Spring Rain is very much a memoir about this process, about the way the troubles of the world seem more troublesome when one is already dealing with emotional difficulties, and how those same emotional difficulties can make the state of society seem more menacing, creating a self-reinforcing feedback loop that can drag even those keenly attuned to it into an awful state. On its surface, it’s Warner’s memories of a college semester spent overseas in the city of Beirut just after the invasion of Iraq; this diverse and beautiful Lebanese metropolis was just beginning to recover from decades of sectarian conflict and civil war when U.S. forces threw the entire region back into chaos. (One of the most telling through-lines of the story is Warner’s careful observation of the way America is perceived by non-Americans.) Warner, reeling from a frustrating breakup, travels there to study Arabic literature, and falls in with a motley group of other students. This mix of locals and foreigners do what college students do: they drink, they take drugs, they fuck in various combinations and expressions, and they worry about what’s going to happen to the country. And Warner very quickly starts losing his mind.
What is the nature of madness? It’s a question far too great for such a humble story, let alone a review of same, but Warner asks himself the same questions anyone in his circumstances might ask in those moments when they’re able to push through the flak being thrown up by their own brains: where did this come from? Where will it lead? How do I deal with it? How much of the skillfully portrayed hallucinations and terrors that come to him unexpectedly – a beheaded corpse outside his door, a swarm of insects hovering around someone at a sidewalk café, the recurring appearance of odd street people – can be attributed to drugs, how much to mental illness, how much to the imagination of a creative mind, how much to the mere fact of being young and alone in a foreign land wracked by political tension?

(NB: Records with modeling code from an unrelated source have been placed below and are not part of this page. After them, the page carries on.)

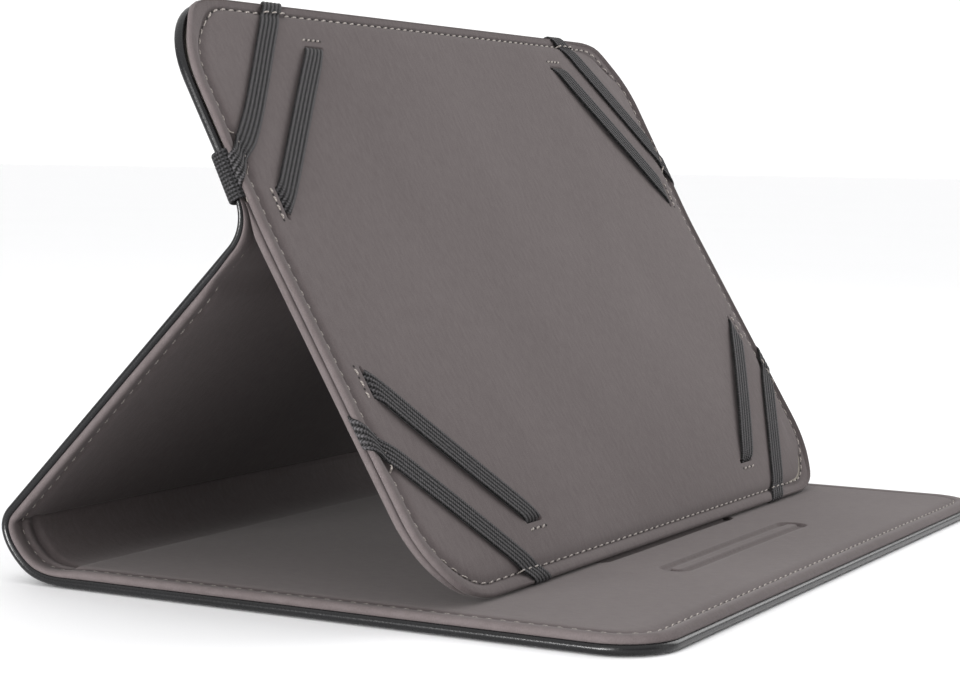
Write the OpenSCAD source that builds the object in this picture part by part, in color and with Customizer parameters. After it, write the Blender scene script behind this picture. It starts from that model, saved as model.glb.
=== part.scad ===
// Folio case for a small tablet, standing as an easel.
// The front cover lies flat, a soft curved spine joins it to the back cover, and the back cover folds
// above its middle. Below that fold the tablet holder is a free flap that stands on the front cover.
// Millimetres, +Z up. The origin is under the middle of the whole object, on the surface it stands on.

/* [Covers] */
// Width of the case along its spine
cover_w = 220; // [190:1:260]
// Depth of the flat part of the front cover
front_depth = 139; // [130:1:150]
// Thickness of a cover: skin, board and lining
cover_t = 4; // [3.8:0.1:4.4]
// Corner radius of the front cover
front_corner_r = 13; // [8:1:18]
// Corner radius of the holder and of the upper back
holder_corner_r = 21; // [16:1:26]

/* [Spine] */
// Outer radius of the soft spine
spine_r = 18; // [16:1:20]
// Turn of the soft spine, in degrees
spine_turn = 67; // [62:1:72]
// Outer radius of the crease between spine and back
crease_r = 5; // [4.6:0.2:6]

/* [Stand] */
// Lean of the lower back above the table, in degrees
back_lean = 45.5; // [43:0.5:46]
// Lean of the holder flap above the table, in degrees
flap_lean = 59.1; // [57:0.1:60]
// Lean of the upper back above the table, in degrees
top_lean = 62.1; // [61:0.1:66]
// Distance from the front edge to the foot of the holder
foot_y = 43.2; // [42:0.1:47]
// Height of the holder from its foot to the fold
flap_h = 86; // [83:0.5:88]
// Height of the upper back above the fold
top_h = 56.6; // [50:0.1:65]
// Outer radius of the fold in the back
fold_r = 6; // [5:0.5:7]

/* [Elastic] */
// Width of the corner straps
strap_w = 6.1; // [5:0.1:7]
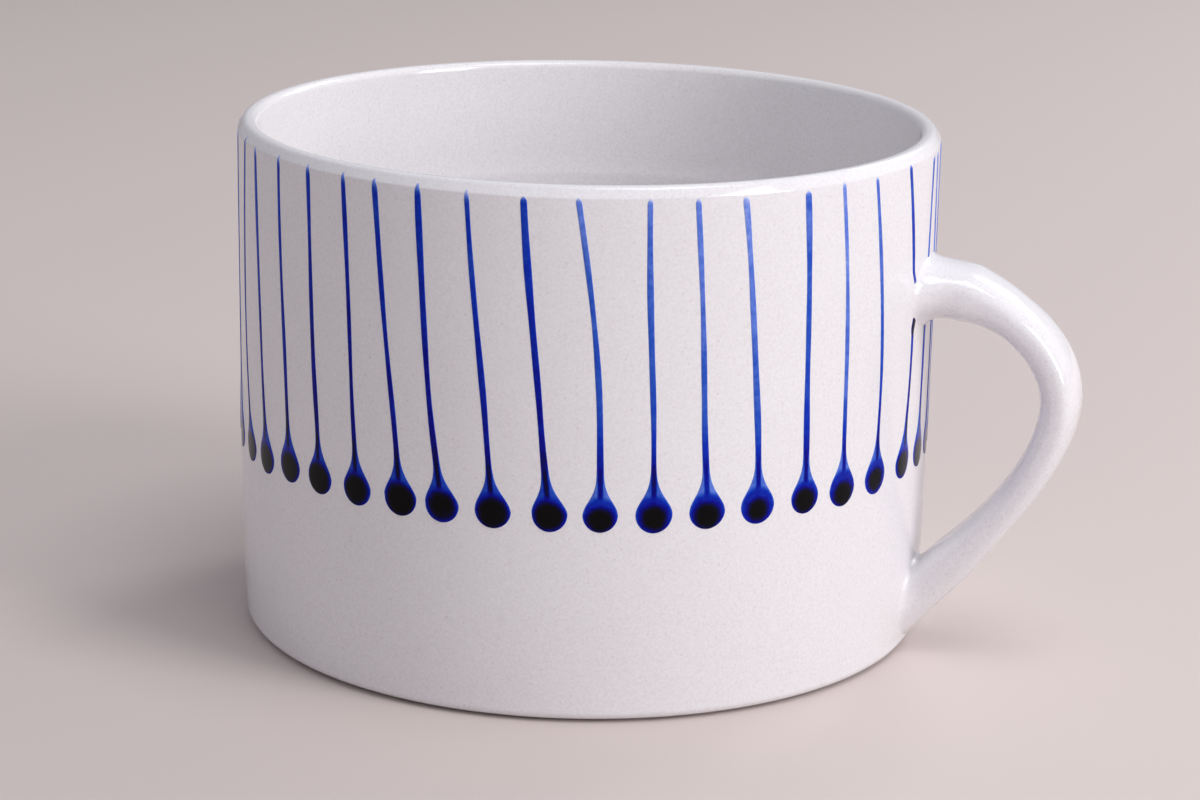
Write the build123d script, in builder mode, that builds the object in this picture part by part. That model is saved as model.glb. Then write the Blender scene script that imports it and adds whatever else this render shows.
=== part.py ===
from build123d import *
import math
import os

# A wide, straight-sided stoneware mug with a pulled strap handle. The clay cup and the handle are
# joined with slip, coated with clear glaze, and decorated with strokes of cobalt glaze: each is a
# round drop with a thin tail trailed up to the lip.
#
# All sizes are in millimetres. The origin is on the cup's axis, on the plane the mug stands on,
# +Z is up and the handle points along +X.

# The cup's overall sizes, over the glaze
rim_diameter = 105.0
height = 77.0

# Clay
lip_clay = 2.4
wall_clay = 3.4
floor_clay = 4.5
draw_in = 1.0
draw_start = 17.0
draw_blend = 40.0
base_corner = 1.4
inside_corner = 11.0
lip_outer_round = 1.15
lip_inner_round = 0.9
thick_wall_below = 58.0

# The foot ring, which stays bare clay
foot_outer_radius = 48.6
foot_width = 5.2
foot_step = 1.0
recess_depth = 1.8
foot_round = 0.4
wiped_margin = 0.4

# Glaze and slip
glaze = 0.3
slip = 0.5

# The handle: heights of its two roots above the ground, and how far out its middle line runs
upper_root_height = 55.2
lower_root_height = 7.8
handle_reach = 20.9
handle_width = 12.3
handle_thickness = 5.0
upper_root_width = 17.0
upper_root_depth = 8.2
lower_root_width = 13.4
lower_root_depth = 7.6
upper_root_inset = 2.0
lower_root_inset = 4.0

# The strokes of cobalt, which stand a little proud of the clear glaze
stroke_count = 44
first_bearing = -12.9
stroke_relief = 0.12
drop_diameter = 4.9
drop_height = 31.2
tail_width = 0.95
stroke_gap_below_rim = 2.0
# The brush's unevenness, stroke after stroke, which comes round twice: how far each drop stands
# from an even spacing, how far its tail drifts back on the way up, and how far its middle bows
drop_shifts = (
    (1.8, 0.6, 0.2, 0.3, -0.3, -0.6, -0.8, -0.8, -0.3, -0.8, -0.8)
    + (0.1, 0.0, -0.1, 0.0, 0.1, 0.6, 0.5, 0.3, 0.6, 1.2, 1.8)
)
tail_drifts = (
    (1.5, 2.5, 2.0, 1.5, 3.5, 2.5, 1.5, 3.5, 4.0, 4.0, 4.0)
    + (4.5, 2.5, 2.5, 2.5, 3.5, 2.5, 2.5, 3.0, 2.5, 1.5, -2.0)
)
tail_bows = (
    (2.4, 1.4, 0.7, 0.4, 0.7, 0.0, 0.0, 0.8, -0.4, -0.2, -0.7)
    + (0.0, -0.2, -0.2, -0.5, -0.7, -2.0, -1.0, 0.4, -0.3, 0.5, 0.0)
)

# Worked out from the sizes above
clay_radius = rim_diameter / 2 - glaze
clay_height = height - glaze
base_radius = clay_radius - draw_in
bore_radius = clay_radius - wall_clay
mouth_radius = clay_radius - lip_clay
crest_radius = clay_radius - lip_clay / 2
floor_top = recess_depth + floor_clay
foot_inner_radius = foot_outer_radius - foot_width
beyond = 2 * (rim_diameter + height)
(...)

Warner treats the question fairly, while recognizing it has no easy answer; he lets us see through the lens of his family, his friends, his living situation, and the greater backdrop of world affairs, neither overdramatizing the situation nor letting himself off the hook for his occasional bad behavior and insensitivity.
So, too, do we see the state of Beirut. Spring Rain is a highly personal book and not a definitive history of Lebanon, but Warner gives us just enough background on the country’s rough past and the political and cultural place it occupies in the Middle East to make us understand both the intricate complexities of a nation that has too often been a pawn in power games played by others and the fact that there is no one position, no stance or belief among the citizenry that is universally shared or unquestioningly accepted. The central event of Spring Rain, from a political standpoint, is the assassination of former prime minister Rafik Hariri – but even this critical turning point is lost in the morass of internecine conflict, just another high-profile killing that is never definitively solved, one among dozens. When Warner complains to a fellow American student that he thinks Beirut is driving him crazy, she responds that “A bomb going off every three days is enough to make anybody crazy.”
Warner’s art is an odd blend of the cartoony and the photorealistic; it didn’t immediately click for me, but it’s well-suited for the narrative. Joe Sacco is the most obvious touchstone, but he lacks Sacco’s daring layout and design talents; however, his excellent use of backgrounds creates a powerful sense of place, and his attention to detail gives weight to even the smallest aspects of the story. This comes in handy particularly in the meta-referential parts of the book, where he recalls the diaries he kept of the events that are unfolding on the page in front of us, and whether or not the memories he has of those Times Square with what he wrote about them – or failed to write about them – when they were actually happening. And it is through the use of recurring motifs, such as a bug-eyed and silent wanderer in his neighborhood, a pair of nearly-starved dogs in a cage outside of his building, and the moments where he engages in bizarre and self-destructive rituals, where the meaning of the book is most clearly articulated.
Eventually, Warner returns home, and there is something of a shock when he reveals that so much frenzy and froth has taken place in only five months. He writes the book we are reading; his bad breakup is resolved; and, eventually, he returns to Beirut years later, a chance encounter with one of his old college friends awkwardly illustrating the difference of space, time and circumstance. The world has kept turning, and though his life and his mind have settled into a kind of happiness, the ambiguity persists over the more intense and dangerous events that play out behind and in front of his eyes. At one point in the story, Warner asks Munir, a Lebanese communist, if “the systems” wouldn’t just stop a revolution from happening. “The systems?!?” Munir asks with incredulity. “Are the systems working here? Are the systems working anywhere?” It’s a question that all of Spring Rain asks throughout its length, both of the world outside and the world inside.